Takato had predicted his win earlier this year, saying he couldn't wait to stand on the top step of the podium as the Japanese national anthem played.

He had to work extraordinarily hard for it, but Takato got his golden moment.

Takato was forced into a grinding, tight quarterfinal bout with Georgia's Lukhum Chkhvimiani, who won a world championship at the Budokan two years ago. The players went scoreless in regulation after Chkhvimiani nearly ended it with a mid-bout throw, and Takato barely avoided two major trouble spots in golden score.

Over 3 1/2 minutes in, Takato was nearly thrown again — and then the bout abruptly ended when a frustrated Ckhkvimiani was called for a foul, sending Takato into the semifinals.

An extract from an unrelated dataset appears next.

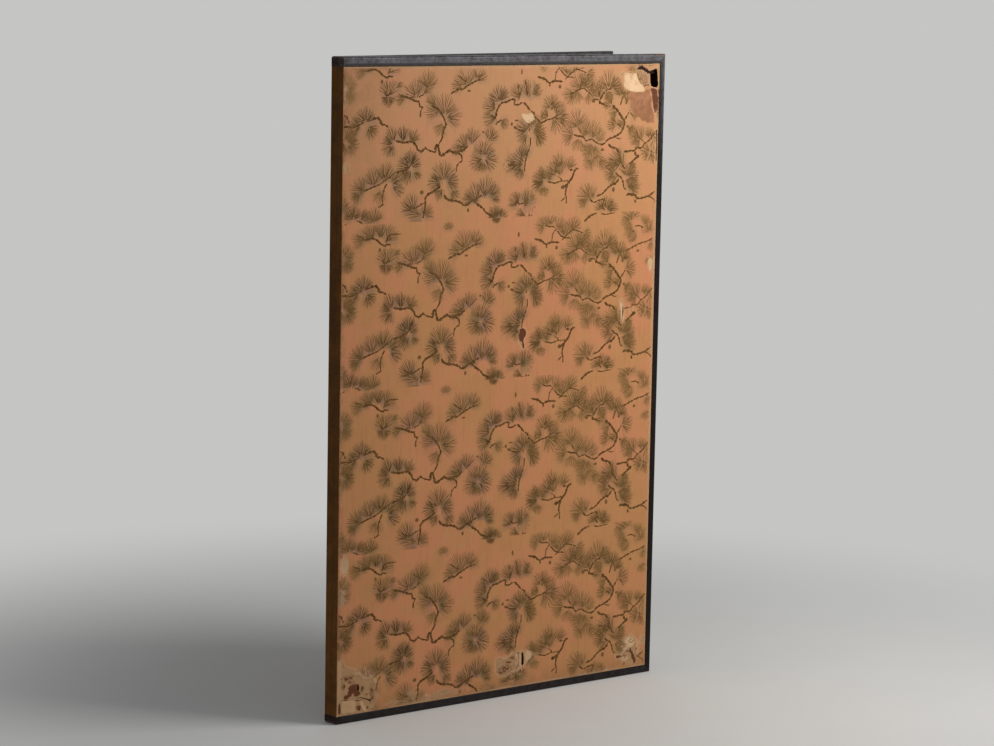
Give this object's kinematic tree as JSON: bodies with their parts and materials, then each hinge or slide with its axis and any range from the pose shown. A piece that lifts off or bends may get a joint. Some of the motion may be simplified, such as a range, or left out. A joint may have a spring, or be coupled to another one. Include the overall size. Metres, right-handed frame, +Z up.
{
  "type": "folding screen",
  "caption": "Low folding screen: lacquer-framed panels with pine-spray printed paper backs, joined at one fold by paper hinges, standing in a narrow V.",
  "frame": {"origin": "on the floor, at the middle of the box round the standing screen", "axes": "+Z up the panels, -Y the way the V opens, with the fold towards +Y; the left and right panels are named as seen from the front, looking along +Y"},
  "size_m": [0.2014, 0.9478, 1.53],
  "materials": {
    "cedar": "planed, unfinished",
    "black_lacquer": "black lacquer, worn gloss",
    "iron": "dark forged",
    "kozo_paper": "matt, fibrous",
    "printed_paper": "matt terracotta, printed with pine sprays",
    "leafed_paper": "aged gold leaf squares",
    "border_silk": "plain aged silk",
    "hinge_paper": "matt dark brown"
  },
  "bodies": {
    "left_panel": {"left_back_sheet_1a": "printed_paper", "left_back_sheet_1b": "printed_paper", "left_back_sheet_2a": "printed_paper", "left_back_sheet_2b": "printed_paper", "left_back_sheet_3a": "printed_paper", "left_back_sheet_3b": "printed_paper", "left_back_sheet_4a": "printed_paper", "left_back_sheet_4b": "printed_paper", "left_back_underpaper": "kozo_paper", "left_bottom_rail": "black_lacquer", "left_core_bottom_rail": "cedar", "left_core_fold_stile": "cedar", "left_core_free_stile": "cedar", "left_core_top_rail": "cedar", "left_fold_edge_strips": "hinge_paper", "left_frame_pins": "iron", "left_front_border_bottom": "border_silk", "left_front_border_fold": "border_silk", "left_front_border_free": "border_silk", "left_front_border_top": "border_silk", "left_front_ground": "leafed_paper", "left_front_underpaper": "kozo_paper", "left_hinge_leaves": "hinge_paper", "left_hinge_tabs": "hinge_paper", "left_lattice_crossbars": "cedar", "left_lattice_uprights": "cedar", "left_side_stile": "black_lacquer", "left_top_rail": "black_lacquer"},
    "right_panel": {"right_back_sheet_1a": "printed_paper", "right_back_sheet_1b": "printed_paper", "right_back_sheet_2a": "printed_paper", "right_back_sheet_2b": "printed_paper", "right_back_sheet_3a": "printed_paper", "right_back_sheet_3b": "printed_paper", "right_back_sheet_4a": "printed_paper", "right_back_sheet_4b": "printed_paper", "right_back_underpaper": "kozo_paper", "right_bottom_rail": "black_lacquer", "right_core_bottom_rail": "cedar", "right_core_fold_stile": "cedar", "right_core_free_stile": "cedar", "right_core_top_rail": "cedar", "right_fold_edge_strips": "hinge_paper", "right_frame_pins": "iron", "right_front_border_bottom": "border_silk", "right_front_border_fold": "border_silk", "right_front_border_free": "border_silk", "right_front_border_top": "border_silk", "right_front_ground": "leafed_paper", "right_front_underpaper": "kozo_paper", "right_hinge_leaves": "hinge_paper", "right_hinge_tabs": "hinge_paper", "right_lattice_crossbars": "cedar", "right_lattice_uprights": "cedar", "right_side_stile": "black_lacquer", "right_top_rail": "black_lacquer"}
  },
  "joints": [
    {"name": "fold_hinge", "type": "hinge", "parent": "left_panel", "child": "right_panel", "pos_m": [0, 0.47232, 0.765], "axis": [0, 0, 1], "range_deg": [-9.6, 170.4]}
  ]
}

Takato's semifinal against Smetov was even more draining.

The fighters went through a tactical, tentative regulation into seven minutes of golden score, with Takato barely avoiding yet another match-ending throw in the opening minute. Takato simply wore down Smetov, who was visibly exhausted and got a significant cut above his left eye before Takato finally ended it with a waza-ari at 7:02.